Когда эскадра ушла вперед, отдаленные светящиеся буйки вызвали переполох. Что это? Японский эсминец? Подводная лодка?
На некоторых судах приготовились к отражению атаки...
Нервозность, глубоко спрятанная, жила в каждом. Ее порождало убеждение, что наспех сколоченная эскадра не способна к серьезным баталиям.
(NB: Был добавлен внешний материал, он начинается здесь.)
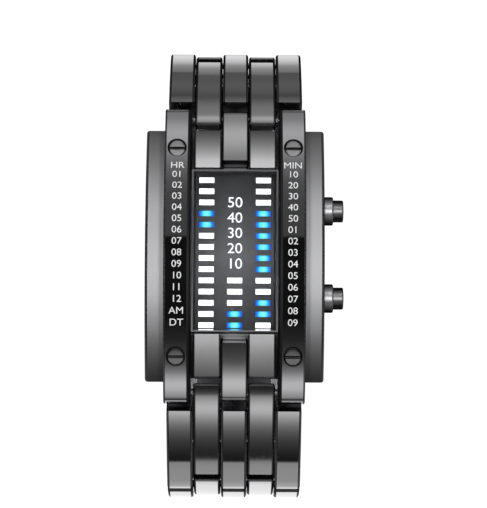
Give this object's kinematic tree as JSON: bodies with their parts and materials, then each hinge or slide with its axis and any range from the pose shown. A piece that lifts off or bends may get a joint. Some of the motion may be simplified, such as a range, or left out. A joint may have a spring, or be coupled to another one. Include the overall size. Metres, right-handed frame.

Командир "Авроры", ежедневно наблюдавший с мостика строй кораблей, угнетаемый постоянными раздумьями, записал в дневнике: "...Если исключить четыре однотипных броненосца, преобладает удивительная разнотипность. Каждое другое судно представляет положительно unikum, годный для сохранения в музеях в назидание потомству ("Алмаз", "Светлана", "Жемчуг", "Донской", "Наварин", "Сисой" и "Нахимов"). Однотипных семь миноносцев, которые уже успели износиться в прошлом году в походе в Порт-Артур, ныне, после ремонта Кронштадтского порта, снова пришли в такое состояние, что вряд ли кто-нибудь из них дойдет до неприятеля. Присоединились еще к ним гиганты немцы "Урал", "Терек" и "Кубань" – будущие разведчики, лучшие ходоки нашей эскадры и громаднейшие щиты для японских артиллеристов. Попадания в них будут сейчас же видны японцам, так как после первого произойдет огромный пожар, несмотря на какую-то шарлатанскую огнестойкую жидкость, которой пропиталось дерево. Два негодных парохода "Малайя" и "Князь Горчаков" отправляются обратно... Транспортов масса, и наша эскадра похожа на конвойных большого верблюжьего каравана".
С записями командира крейсера перекликались и строчки из дневника корабельного врача Владимира Кравченко: "Ох, что-то нет у нас веры во Вторую эскадру, хотя по наружному виду она и представляет такой грозный вид.